Scarlet Street (Fritz Lang, 1945)
nominated by Citizen Rules

I haven't seen much from Fritz Lang, prior to this I've only watched House on the River and Dr. Mabuse the Gambler. Neither of which I fully finished, so my expectations weren't extremely high for this. But I truly believe that Scarlet Street is a true masterpiece, and I don't use that term lightly. I immediately felt great admiration for this film with the realism of the characters, which is something that is often lacking in not only film noir but most films of this era. Even in some of the greatest classics prior to the 1950s, the characters in the film feel like just that, characters. In Scarlet Street they felt like people. While the supporting crew such as Christopher's wife or Millie lack depth- and I wouldn't apply this praise to them- the main cast is superb. Brilliant acting by Edward G. Robinson creates a compellingly real portrait of a pitiful and naive man past his non-existent prime, falling for a gold digger. His character reminds me of Dr. Isak Borg from Bergman's classic Wild Strawberries. The gold digger isn't just a woman though, it's her fiance as well. Both of which feel like true immoral villains. The way Lang balances the narrative between the three creates a truly empathetic first two acts for the audience. I felt extremely emotionally connected to this film, which is something I frankly haven't felt in a long time.

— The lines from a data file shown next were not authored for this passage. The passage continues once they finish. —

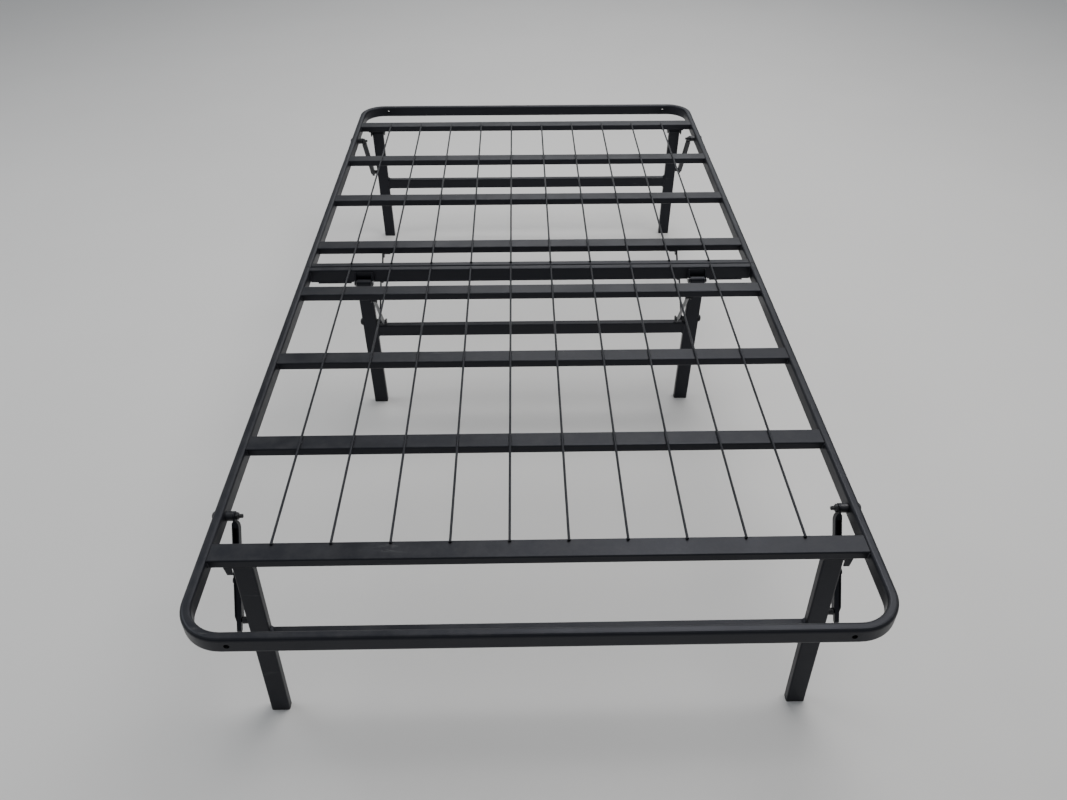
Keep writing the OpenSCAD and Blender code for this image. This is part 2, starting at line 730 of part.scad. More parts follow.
module head_rail() { color(rail_color) at_head() half_rail(); }
module head_fold_bar() { color(rail_color) at_head() half_fold_bar(); }
module head_slat(number) { color(rail_color) at_head() half_slat(number); }
module head_wires() { color(rail_color) at_head() half_wires(); }
module head_leg_bracket_left() { color(rail_color) mirror([1, 0, 0]) at_head() half_leg_bracket(); }
module head_leg_bracket_right() { color(rail_color) at_head() half_leg_bracket(); }
module head_hinge_leaf_left() { color(rail_color) mirror([1, 0, 0]) at_head() half_hinge_leaf([1, 3]); }
module head_hinge_leaf_right() { color(rail_color) at_head() half_hinge_leaf([1, 3]); }
module head_brace_bolts() { color(fastener_color) at_head() both_sides() half_brace_bolt(); }
module head_brace_nuts() { color(fastener_color) at_head() both_sides() half_brace_nut(); }
module head_brace_spacers() { color(fastener_color) at_head() both_sides() half_brace_spacer(); }
module head_leg_pins() { color(fastener_color) at_head() both_sides() end_leg_pin(); }
module centre_link_brackets() { color(rail_color) both_sides() centre_link_bracket(); }

// ---- nodes of the leg frames ----

module end_crossbar() { crossbar(end_leg_x, -end_slat_y, end_leg_lean, end_crossbar_drop); }
module centre_crossbar() { crossbar(mid_leg_x, mid_pivot[0], -mid_leg_lean, mid_crossbar_drop); }
module end_leg() { leg_place(end_leg_x, -end_slat_y, end_leg_lean) leg(end_leg_lean, leg_bolt_drop); }
module mid_leg() { leg_place(mid_leg_x, mid_pivot[0], -mid_leg_lean) leg(-mid_leg_lean, mid_bolt_drop); }
module end_cap() { leg_place(end_leg_x, -end_slat_y, end_leg_lean) leg_cap(end_leg_lean); }
module mid_cap() { leg_place(mid_leg_x, mid_pivot[0], -mid_leg_lean) leg_cap(-mid_leg_lean); }

module foot_leg_left() { color(rail_color) mirror([1, 0, 0]) end_leg(); }
module foot_leg_right() { color(rail_color) end_leg(); }
module foot_crossbar() { color(rail_color) end_crossbar(); }
module foot_leg_caps() { color(cap_color) both_sides() end_cap(); }
module foot_leg_bolts() { color(fastener_color) both_sides() end_leg_bolt(); }
module mid_leg_left() { color(rail_color) mirror([1, 0, 0]) mid_leg(); }
module mid_leg_right() { color(rail_color) mid_leg(); }
module mid_crossbar() { color(rail_color) centre_crossbar(); }
module mid_leg_caps() { color(cap_color) both_sides() mid_cap(); }
module mid_leg_bolts() { color(fastener_color) both_sides() mid_leg_bolt(); }
module head_leg_left() { color(rail_color) at_head() mirror([1, 0, 0]) end_leg(); }
module head_leg_right() { color(rail_color) at_head() end_leg(); }
module head_crossbar() { color(rail_color) at_head() end_crossbar(); }
module head_leg_caps() { color(cap_color) at_head() both_sides() end_cap(); }
module head_leg_bolts() { color(fastener_color) at_head() both_sides() end_leg_bolt(); }

// ---- nodes of the braces and links ----

module foot_brace_arms() { color(rail_color) both_sides() half_brace_arm(); }
module foot_brace_links() { color(rail_color) both_sides() half_brace_link(); }
module head_brace_arms() { color(rail_color) at_head() both_sides() half_brace_arm(); }
module head_brace_links() { color(rail_color) at_head() both_sides() half_brace_link(); }
module centre_far_links() { color(rail_color) both_sides() centre_far_link(); }
module centre_leg_links() { color(rail_color) both_sides() centre_leg_link(); }

// ---- what is drawn ----

foot_rail();
foot_fold_bar();
foot_slat(1);  // foot_slat_1
foot_slat(2);  // foot_slat_2
foot_slat(3);  // foot_slat_3
foot_slat(4);  // foot_slat_4
foot_wires();
foot_leg_bracket_left();
foot_leg_bracket_right();
mid_leg_bracket_left();
mid_leg_bracket_right();
foot_hinge_leaf_left();
foot_hinge_leaf_right();
hinge_pin_left();
hinge_pin_right();
foot_brace_bolts();
foot_brace_nuts();
foot_brace_spacers();
foot_leg_pins();
mid_leg_pins();
spring_anchors();
centre_spring_left();
centre_spring_right();
head_rail();
head_fold_bar();
head_slat(1);  // head_slat_1
head_slat(2);  // head_slat_2
head_slat(3);  // head_slat_3
head_slat(4);  // head_slat_4
head_wires();
head_leg_bracket_left();
head_leg_bracket_right();
head_hinge_leaf_left();
head_hinge_leaf_right();
head_brace_bolts();
head_brace_nuts();
head_brace_spacers();
head_leg_pins();
centre_link_brackets();
foot_leg_left();
foot_leg_right();
foot_crossbar();
foot_leg_caps();
foot_leg_bolts();
mid_leg_left();
mid_leg_right();
mid_crossbar();
mid_leg_caps();
mid_leg_bolts();
head_leg_left();
head_leg_right();
head_crossbar();
head_leg_caps();
head_leg_bolts();
foot_brace_arms();
foot_brace_links();
head_brace_arms();
head_brace_links();
centre_far_links();
centre_leg_links();
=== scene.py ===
"""Looks of the folding metal bed frame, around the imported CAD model. Metres, Z up, foot end towards -Y."""
import json
import math
import random

import bpy
from mathutils import Matrix, Vector


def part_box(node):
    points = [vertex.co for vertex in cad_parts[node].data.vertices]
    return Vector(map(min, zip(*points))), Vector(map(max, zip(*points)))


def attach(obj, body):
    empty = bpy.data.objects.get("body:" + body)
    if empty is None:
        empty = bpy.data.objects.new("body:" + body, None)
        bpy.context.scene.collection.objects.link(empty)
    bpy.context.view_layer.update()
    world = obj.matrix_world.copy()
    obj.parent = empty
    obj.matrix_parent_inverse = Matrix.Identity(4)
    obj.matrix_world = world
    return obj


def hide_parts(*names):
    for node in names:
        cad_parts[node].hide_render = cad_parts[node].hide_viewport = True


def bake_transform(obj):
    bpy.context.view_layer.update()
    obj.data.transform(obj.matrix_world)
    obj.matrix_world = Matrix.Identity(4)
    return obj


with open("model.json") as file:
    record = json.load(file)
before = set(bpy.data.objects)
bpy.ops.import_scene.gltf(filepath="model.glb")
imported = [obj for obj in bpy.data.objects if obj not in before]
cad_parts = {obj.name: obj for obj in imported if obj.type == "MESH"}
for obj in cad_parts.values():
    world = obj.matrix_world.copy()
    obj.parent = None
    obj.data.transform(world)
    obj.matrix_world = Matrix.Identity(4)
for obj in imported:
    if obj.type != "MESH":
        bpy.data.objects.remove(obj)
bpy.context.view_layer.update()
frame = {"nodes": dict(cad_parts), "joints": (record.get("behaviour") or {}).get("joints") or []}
nodes = frame["nodes"]
joints = {j["name"]: j for j in frame["joints"]}
chance = random.Random(11)
SIDES = ("left", "right")
SIGNS = (-1, 1)
HALVES = {"foot": -1, "head": 1}
SLATS_PER_HALF = 4
WIRES_PER_HALF = 10
RAIL_WIDTH = 0.015
LEG_DEPTH = 0.015
CROSSBAR_HEIGHT = 0.028


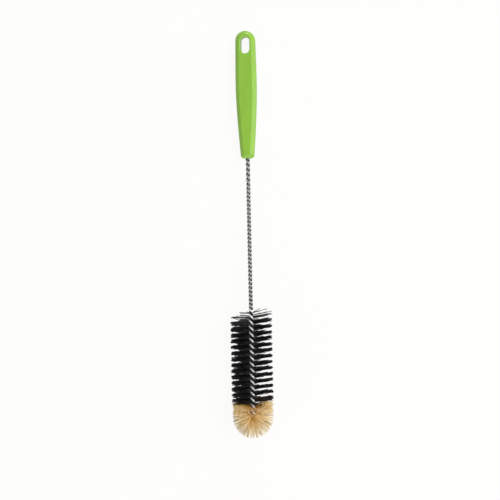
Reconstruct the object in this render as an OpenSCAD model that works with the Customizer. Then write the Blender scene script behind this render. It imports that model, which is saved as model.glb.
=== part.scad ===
/* [Overall] */
// Length of the whole brush, from the crown of the tuft to the end of the handle
brush_len = 250; // [230:1:300]
// Length of the moulded handle
handle_len = 78.2; // [60:0.1:100]

/* [Handle] */
// Width of the grip at its belly
grip_w = 12.8; // [11:0.1:18]
// Width of the rounded end that holds the hanging slot
crown_w = 12; // [10.5:0.1:16]
// Width of the grip where the wire enters
neck_w = 7.8; // [6.8:0.1:10]
// Distance from the hanging end to the belly
belly_at = 35; // [25:0.5:50]
// Thickness of the handle, front panel to back panel
handle_t = 8; // [6.5:0.1:12]
// Width of the bevel that runs round both panels
bevel = 2.1; // [0.8:0.1:2.4]
// Corner radius of the neck end
neck_corner_r = 2; // [0.5:0.1:3]
// Width of the hanging slot
slot_w = 5.6; // [4.6:0.1:6.4]
// Length of the hanging slot
slot_len = 10.3; // [8:0.1:16]
// Wall between the slot and the hanging end
slot_wall = 3.7; // [2.6:0.1:6]
// Chamfer on both rims of the slot
slot_chamfer = 0.6; // [0.2:0.1:0.8]
// Depth to which the wire is set into the handle
wire_seat = 30; // [15:1:38]
// Clearance round the wire in its bore, on the radius
bore_gap = 0.1; // [0.05:0.01:0.2]

/* [Twisted wire] */
// Diameter of the steel wire, which is folded double
wire_d = 1.3; // [1:0.05:1.6]
// Length of one full twist in the bare stem
stem_pitch = 5.07; // [4.6:0.01:8]
// Length of one full twist next to the handle, where it is looser
neck_pitch = 6.13; // [4.6:0.01:8]
// Length of bare stem that has the looser twist
loose_len = 18; // [0:1:40]
// Length of one full twist in the bristled head
head_pitch = 7.33; // [6:0.01:9]
// Length over which the twist changes from one pitch to the next
change_len = 4; // [2:0.1:8]
// Gap between the two strands in the bare stem
strand_gap = 0.14; // [0.12:0.01:0.3]
// Inner radius of the eye at the fold
eye_r = 0.65; // [0.5:0.05:1]
// Length over which the eye closes into the twist
eye_neck = 3.6; // [3:0.1:5]

/* [Bristle head] */
// Diameter of the trimmed head
head_d = 25.4; // [18:0.1:32]
// Rows of black bristles, two to each full twist of the wire
black_rows = 15; // [8:1:17]
// Length of wire that clamps tan bristles, below the black ones
tan_len = 5.3; // [2:0.1:8]
// Bristles laid through the wire in one full twist
bristles_per_turn = 36; // [24:1:36]
// Thickness of one bristle
bristle_t = 0.36; // [0.3:0.01:0.38]
// Clearance between a bristle and the strands that clamp it
bristle_gap = 0.08; // [0.06:0.01:0.15]
// Clearance between one turn of bristles and the next
turn_gap = 0.04; // [0.02:0.01:0.1]
// Slope of all the rows in degrees, up from the left side of the head to the right side
row_tilt = 4.5; // [0:0.5:6]

/* [Tip tuft] */
// Radius of the domed tuft
tuft_r = 12.7; // [9:0.1:16]
// Bristles in the tuft
tuft_count = 60; // [30:1:72]
// Radius of each knot where the tuft leaves the eye
knot_r = 1.35; // [1.2:0.05:1.6]
// Clearance between the knots and the eye
knot_gap = 0.1; // [0.05:0.01:0.3]

/* [Hidden] */

// Wire section and its rings along the path
wire_sides = 8;
rings_per_turn = 8;
eye_rings = 6;
fold_rings = 8;

// Upward growth: the tip is at 0 and the handle ends at brush_len
eye_z = tuft_r;
twist_z = eye_z + eye_neck;
tan_top = twist_z + tan_len;
black_top = tan_top + black_rows * head_pitch / 2;
handle_z = brush_len - handle_len;
loose_z = handle_z - loose_len;
wire_top = handle_z + wire_seat;

// Radii of the strand centres round the axis
stem_r = (wire_d + strand_gap) / 2;
head_r = (wire_d + bristle_t) / 2 + bristle_gap;
fold_r = eye_r + wire_d / 2;
bore_r = stem_r + wire_d / 2 + bore_gap;

// The brush lies on the last bristles of its head and the far edge of its handle
lean = atan((head_d / 2 - handle_t / 2) / (brush_len - bevel - black_top));
rest_height = cos(lean) * head_d / 2 + sin(lean) * black_top;

bristle_step = head_pitch / bristles_per_turn;
// Places left empty between one turn and the next, where the slopes of crossing bristles differ
skipped = ceil((bristle_t * (1 + tan(row_tilt)) + turn_gap) / bristle_step);
golden_turn = 137.508;
// Highest and lowest bristle tips of the tuft, as the sine of their slope from the eye
tuft_high = 0.18;
tuft_low = -1;

function clamped(u) = min(1, max(0, u));
function ease(u) = u * u * (3 - 2 * u);
function ease_area(u) = u * u * u * (1 - u / 2);
function unit(v) = v / norm(v);

// Turn of the strands at a height, in degrees, zero at the top of the head
function twist(z) =
    let(head_rate = 360 / head_pitch,
        stem_rate = 360 / stem_pitch,
        neck_rate = 360 / neck_pitch,
        eye = clamped((z - eye_z) / eye_neck))
    z < twist_z
        ? head_rate * (twist_z - black_top - eye_neck * (0.5 - ease_area(eye)))
        : head_rate * (z - black_top)
          + (stem_rate - head_rate) * changed(z - black_top)
          + (neck_rate - stem_rate) * changed(z - loose_z);

// Length of wire past a change of pitch, less what is lost while the change eases in
function changed(past) =
    change_len * ease_area(clamped(past / change_len)) + max(0, past - change_len);

// The twist is left-handed
function strand_angle(z, strand) = 180 * strand - twist(z);

function strand_r(z) =
    z < twist_z
        ? fold_r + (head_r - fold_r) * ease(clamped((z - eye_z) / eye_neck))
        : head_r + (stem_r - head_r) * ease(clamped((z - black_top) / change_len));

// Heights of the rings along one strand, from the eye to the end in the handle
function ring_heights() =
    let(head_count = ceil((black_top - twist_z) / head_pitch * rings_per_turn),
        stem_count = ceil((wire_top - black_top) / stem_pitch * rings_per_turn))
    concat([for (i = [0 : eye_rings - 1]) eye_z + eye_neck * i / eye_rings],
           [for (i = [0 : head_count - 1]) twist_z + (black_top - twist_z) * i / head_count],
           [for (i = [0 : stem_count]) black_top + (wire_top - black_top) * i / stem_count]);

// A stop on the wire's path: its centre, and the direction away from the axis
function strand_stop(z, strand) =
    let(a = strand_angle(z, strand), away = [cos(a), sin(a), 0])
    [strand_r(z) * away + [0, 0, z], away];

function fold_stop(t) =
    let(a = strand_angle(eye_z, 0), away = [cos(t) * cos(a), cos(t) * sin(a), -sin(t)])
    [fold_r * away + [0, 0, eye_z], away];

function reversed(list) = [for (i = [len(list) - 1 : -1 : 0]) list[i]];

// One wire: down the first strand, round the eye and up the second
function wire_path() =
    let(heights = ring_heights())
    concat([for (z = reversed(heights)) strand_stop(z, 0)],
           [for (i = [1 : fold_rings - 1]) fold_stop(180 * i / fold_rings)],
           [for (z = heights) strand_stop(z, 1)]);

// A round rod swept along the stops, with a flat of its section towards the axis
module swept_rod(stops, radius, sides) {
    last = len(stops) - 1;
    rings = [
        for (i = [0 : last])
            let(ahead = unit(stops[min(i + 1, last)][0] - stops[max(i - 1, 0)][0]),
                away = stops[i][1],
                normal = unit(away - (away * ahead) * ahead),
                across = cross(ahead, normal))
            for (k = [0 : sides - 1])
                let(a = 360 * (k + 0.5) / sides)
                stops[i][0] + radius * (cos(a) * normal + sin(a) * across)
    ];
    walls = [
        for (i = [0 : last - 1], k = [0 : sides - 1])
            let(next = (k + 1) % sides, low = i * sides, high = low + sides)
            each [[low + k, high + k, high + next], [low + k, high + next, low + next]]
    ];
    ends = [[for (k = [0 : sides - 1]) k],
            [for (k = [sides - 1 : -1 : 0]) last * sides + k]];
    polyhedron(points = rings, faces = concat(walls, ends), convexity = 10);
}

// Lays the upright brush down on its back, as it comes to rest, centred along Y
module laid_down() {
    translate([0, -brush_len * cos(lean) / 2, rest_height])
        rotate([-90 - lean, 0, 0])
            children();
}

// Half the handle's width at a distance from its hanging end
function half_width(s) =
    let(crown = crown_w / 2, belly = grip_w / 2)
    s < crown ? sqrt(max(0, s * (crown_w - s)))
    : s < belly_at ? crown + (belly - crown) * sin(90 * (s - crown) / (belly_at - crown))
    : belly - (belly - neck_w / 2) * pow((s - belly_at) / (handle_len - belly_at), 1.5);

// Front view of the handle, with its hanging end at the origin and its neck towards -Y
module handle_outline() {
    crown = crown_w / 2;
    stations = concat([for (a = [0 : 7.5 : 82.5]) crown * (1 - cos(a))],
                      [for (i = [0 : 24]) crown + (handle_len - crown) * i / 24]);
    offset(r = neck_corner_r, $fn = 32)
        offset(delta = -neck_corner_r)
            polygon(concat([for (s = stations) [half_width(s), -s]],
                           [for (s = reversed(stations)) [-half_width(s), -s]]));
}

module slot_profile(grow) {
    straight = slot_len - slot_w;
    square([slot_w + 2 * grow, straight], center = true);
    for (side = [-1, 1])
        translate([0, side * straight / 2]) circle(d = slot_w + 2 * grow, $fn = 48);
}

// Flared rim of the slot, widening upwards from its own width
module slot_rim() {
    straight = slot_len - slot_w;
    half = slot_w / 2;
    rotate([90, 0, 0])
        linear_extrude(straight, center = true)
            polygon([[-half, 0], [half, 0], [half + slot_chamfer, slot_chamfer],
                     [-half - slot_chamfer, slot_chamfer]]);
    for (side = [-1, 1])
        translate([0, side * straight / 2, 0])
            cylinder(h = slot_chamfer, r1 = half, r2 = half + slot_chamfer, $fn = 48);
}

module handle() {
    color("yellowgreen")
        laid_down()
            translate([0, 0, brush_len])
                rotate([90, 0, 0])
                    difference() {
                        hull() {
                            linear_extrude(handle_t - 2 * bevel, center = true) handle_outline();
                            linear_extrude(handle_t, center = true)
                                offset(delta = -bevel) handle_outline();
                        }
                        translate([0, -slot_wall - slot_len / 2, 0]) {
                            linear_extrude(handle_t + 2, center = true) slot_profile(0);
                            for (side = [0, 1])
                                mirror([0, 0, side])
                                    translate([0, 0, handle_t / 2 - slot_chamfer]) slot_rim();
                        }
                        translate([0, -handle_len - 1, 0])
                            rotate([-90, 0, 0])
                                cylinder(h = 1 + wire_seat + wire_d, r = bore_r, $fn = 48);
                    }
}

module twisted_wire() {
    color("silver")
        laid_down() swept_rod(wire_path(), wire_d / 2, wire_sides);
}

// A bristle pinched between the strands, at right angles to the line that joins them
module bristle(z) {
    a = 90 + strand_angle(z, 0);
    translate([0, 0, z])
        rotate([0, -row_tilt * cos(a), a])
            cube([head_d, bristle_t, bristle_t], center = true);
}

// The pair of rows in one full twist, numbered from the handle; the last may be a single row
module black_pair(number) {
    top = black_top - (number - 1) * head_pitch;
    rows = min(2, black_rows - 2 * (number - 1));
    color([0.1, 0.1, 0.11])
        laid_down()
            union()
                for (i = [0 : floor(bristles_per_turn * rows / 2) - skipped])
                    bristle(top - i * bristle_step);
}

module tan_rows() {
    color("burlywood")
        laid_down()
            union()
                for (i = [0 : floor(tan_len / bristle_step) - 1]) bristle(tan_top - i * bristle_step);
}

// A bristle of the tuft, from just inside its knot out to a point on the dome
module tuft_bristle(knot, tip) {
    reach = norm(tip - knot);
    direction = (tip - knot) / reach;
    start = knot_r - bristle_t / 2;
    translate(knot)
        rotate([0, acos(direction[2]), atan2(direction[1], direction[0])])
            translate([-bristle_t / 2, -bristle_t / 2, start])
                cube([bristle_t, bristle_t, reach - start]);
}

module tip_tuft() {
    offset_y = wire_d / 2 + knot_gap + knot_r;
    color("wheat")
        laid_down()
            translate([0, 0, eye_z])
                rotate([0, 0, strand_angle(eye_z, 0)])
                    union() {
                        rotate([90, 0, 0])
                            cylinder(h = 2 * offset_y, r = eye_r - knot_gap, center = true, $fn = 12);
                        for (side = [-1, 1])
                            translate([0, side * offset_y, 0]) sphere(r = knot_r, $fn = 12);
                        for (i = [0 : tuft_count - 1])
                            let(slope = tuft_high + (tuft_low - tuft_high) * (i + 0.5) / tuft_count,
                                level = sqrt(1 - slope * slope),
                                a = golden_turn * i,
                                side = sin(a) < 0 ? -1 : 1)
                                tuft_bristle([0, side * offset_y, 0],
                                             tuft_r * [level * cos(a), level * sin(a), slope]);
                    }
}

handle();
twisted_wire();
for (i = [1 : ceil(black_rows / 2)])
    black_pair(i);
tan_rows();
tip_tuft();
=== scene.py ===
"""A bottle brush: a moulded green handle on a folded, twisted steel wire that clamps trimmed bristles."""

import math

import bmesh
import bpy
from bpy.props import FloatProperty, FloatVectorProperty, IntProperty, PointerProperty
from bpy.types import Operator, Panel, PropertyGroup
from mathutils import Matrix, Vector


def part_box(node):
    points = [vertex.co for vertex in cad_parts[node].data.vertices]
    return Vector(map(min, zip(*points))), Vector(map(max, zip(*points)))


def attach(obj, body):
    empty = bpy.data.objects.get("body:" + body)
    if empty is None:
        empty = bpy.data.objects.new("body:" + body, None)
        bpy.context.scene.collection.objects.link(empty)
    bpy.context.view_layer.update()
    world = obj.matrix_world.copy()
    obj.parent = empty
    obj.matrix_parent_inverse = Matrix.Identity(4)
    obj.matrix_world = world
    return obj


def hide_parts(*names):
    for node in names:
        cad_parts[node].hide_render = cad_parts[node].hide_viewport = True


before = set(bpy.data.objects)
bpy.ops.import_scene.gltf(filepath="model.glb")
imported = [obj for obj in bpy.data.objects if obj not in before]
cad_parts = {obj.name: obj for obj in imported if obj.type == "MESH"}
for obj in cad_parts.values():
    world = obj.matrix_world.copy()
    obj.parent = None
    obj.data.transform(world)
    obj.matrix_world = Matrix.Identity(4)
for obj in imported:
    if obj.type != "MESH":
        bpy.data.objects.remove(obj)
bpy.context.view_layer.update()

bl_info = {
    "name": "Bottle Brush",
    "version": (1, 0, 0),
    "blender": (4, 5, 0),
    "location": "View3D > Sidebar > Brush",
    "description": "Makes a small bottle brush and its studio, in metres",
    "category": "Add Mesh",
}

BODY = "root"
BLACK_NODES = sorted(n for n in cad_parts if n.startswith("black_rows"))


# Sizes and colours: after the name and description of each come its default and its limits


def metres(name, description, default, low, high, precision=4):
    """A length."""
    return FloatProperty(
        name=name,
        description=description,
        default=default,
        min=low,
        max=high,
        precision=precision,
        unit="LENGTH",
        subtype="DISTANCE",
    )


def degrees(name, description, default, low, high):
    """An angle, with its default in degrees and its limits in radians."""
    return FloatProperty(
        name=name,
        description=description,
        default=math.radians(default),
        min=low,
        max=high,
        unit="ROTATION",
        subtype="ANGLE",
    )


def watts(name, description, default):
    """The power of a lamp."""
    return FloatProperty(
        name=name, description=description, default=default, min=0.0, max=100.0, unit="POWER"
    )


def count_of(name, description, default, low, high):
    """A number of things."""
    return IntProperty(name=name, description=description, default=default, min=low, max=high)


def colour_of(name, description, default):
    """A linear colour."""
    return FloatVectorProperty(
        name=name, description=description, default=default, min=0, max=1, size=3, subtype="COLOR"
    )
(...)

The first two acts are drama gold, but the third act is a true piece of artistic cinema. It's hard to delve too far into this without talking about synopsis, which is something I don't find interesting to write about.

The last 30 minutes are dark as can be. Satisfying, daunting, mesmerizing, and thought invoking all together. A midnight black piece of existential poetry. The final two scenes are perhaps as haunting as the finale of Psycho. A brilliant exploration regarding the rise of immoral-ism in man and the karma that is brought from it.